Vigil: It is up to the people and the school boards of each district. Personally, I don’t believe in consolidation of the East and West school districts. There are benefits to having two school districts. If a child is suspended from one school district, they can just cross the river and hopefully go to school. I believe every child should have an opportunity: If they can’t make it at one district, they can go to another. There has been talk at the Legislature to consolidate, and basically, I told them (Senate Finance Committee) that I would not introduce any legislation to consolidate. 

Casey: I believe current state law doesn’t exactly address consolidation, but it does state that if two school districts want to consolidate, the local school boards have to make that request of the local legislators. It the board of education for each school district that would have to work together to ask legislators to introduce legislation to consolidate the districts. As a state legislator, I would have to wait to see if the school board would take any action on that particular issue, and then take it from there.  

Cummings: We’ve also got to look at it financially.

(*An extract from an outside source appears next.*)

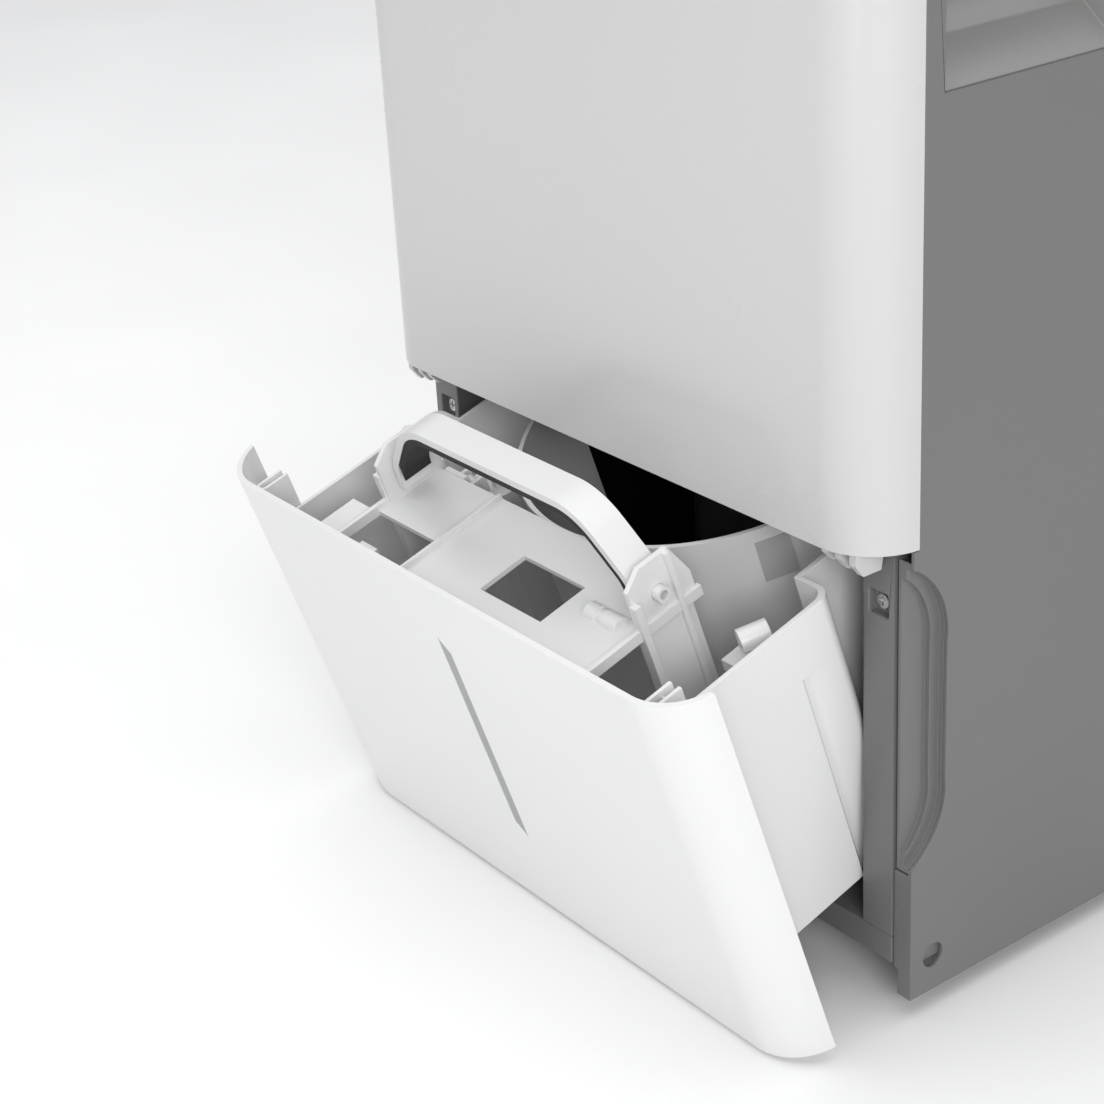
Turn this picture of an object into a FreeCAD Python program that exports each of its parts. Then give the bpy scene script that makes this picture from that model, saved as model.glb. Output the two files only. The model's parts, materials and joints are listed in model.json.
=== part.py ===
"""Dehumidifier: grey cabinet with a white front panel, and a water bucket drawn out and tipped forward.

Millimetres.  The model is designed with X to the right, Y to the back from the plane of the front
panel and Z up from the floor, with the bucket upright in its bay.  The bucket group is then drawn out
and tipped to its rest place, and everything is moved so that the origin is the middle of the
bounding box's base.
"""
import FreeCAD, Part
import math
import os

Vec = FreeCAD.Vector

# ---- driving dimensions ------------------------------------------------------------------------
WIDTH = 386.0               # cabinet, side to side
DEPTH = 282.0               # front panel's face to the cabinet's back
HEIGHT = 617.0              # floor to the top cover
FRONT_CORNER_R = 33.0
BACK_CORNER_R = 18.0
PANEL_BOTTOM = 255.0        # lower edge of the front panel
PANEL_SEAM_Y = 30.0         # seam between the front panel and the cabinet
SIDE_FRONT_Y = 27.0         # front edge of the cabinet's sides below the panel
SKIRT_BOTTOM = 12.0
PANEL_WALL = 3.0
CABINET_WALL = 2.5
COVER_THICK = 14.0          # top cover
LID_WALL = 3.0
GAP = 0.5                   # clearance between fixed pieces
RUN_GAP = 0.05              # radial clearance of a pin or shaft in its hole

BASE_UNDERSIDE = 29.0
BAY_FLOOR = 38.0
SIDE_DECK = 44.0
BASE_FRONT_Y = 26.0
COLUMN_INNER_X = 161.0
COLUMN_OUTER_X = 181.0
COLUMN_DEPTH = 34.0
BAY_ROOF = 268.0
BAY_BACK_Y = 188.0
LINER_WALL = 2.5
COMPRESSOR_Y = 204.0
COMPRESSOR_R = 70.0
BULGE_Y = 190.0             # centre of the round wall in front of the compressor
BULGE_R = 99.0

FASCIA_HEIGHT = 229.0
FASCIA_BOTTOM = 12.0
FASCIA_DEPTH = 23.8
TUB_X = 158.0
TUB_REAR_X = 137.0
TUB_FRONT_Y = 6.0
TUB_STEP_Y = 120.0
TUB_BACK_Y = 172.0
TUB_BOTTOM = 52.0
TUB_RIM = 213.0
TUB_WALL = 2.5
TUB_BULGE_GAP = 6.0         # between the tub and the round wall behind it
COVER_TOP = 217.0
COVER_WALL = 3.0
HANDLE_X = 103.0            # middle of the ears that hold the handle
EAR_THICK = 3.0
HANDLE_PIN_Y = 64.0
HANDLE_PIN_Z = 231.0
HANDLE_PIN_R = 4.0
HANDLE_RISE = 42.0
STRAP_DEPTH = 18.0
STRAP_THICK = 4.5
HANDLE_FOLD = 90.0

TILT = 17.53                # the bucket's tip at rest, in degrees
GLIDE_Y = 68.0              # the glide's pin with the bucket closed
GLIDE_Z = 48.0
GLIDE_OUT_Y = 10.0          # the same pin at rest
GLIDE_OUT_Z = 56.4
GLIDE_X = 100.0
GLIDE_PIN_R = 2.0
GLIDE_HALF = 5.5            # half the glide's length and height

BUTTON_COUNT = 5
BUTTON_R = 7.0
BUTTON_PITCH = 30.0
BUTTON_TRAVEL = 1.2
CONTROL_Y = 52.0
CONTROL_WIDTH = 230.0
CONTROL_DEPTH = 44.0
CONTROL_THICK = 4.0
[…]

Can we sustain two school districts? If we come together and agree, we can afford it, then we should work for it. But Albuquerque has 11 high schools, and only have one administration and one school board. So it depends on what voters want and if we can afford to have two school districts.

Lopez: I am not inclined to support consolidation, I would be more for a study that would look at the fiscal and economic impact should consolidation occur. Las Vegas City Schools just got hit with a $1.2 million shortfall and has to lay off about 15 employees. West was hit with about a $500,000 shortfall, so it’s just a matter of time before the state makes the decision on consolidation.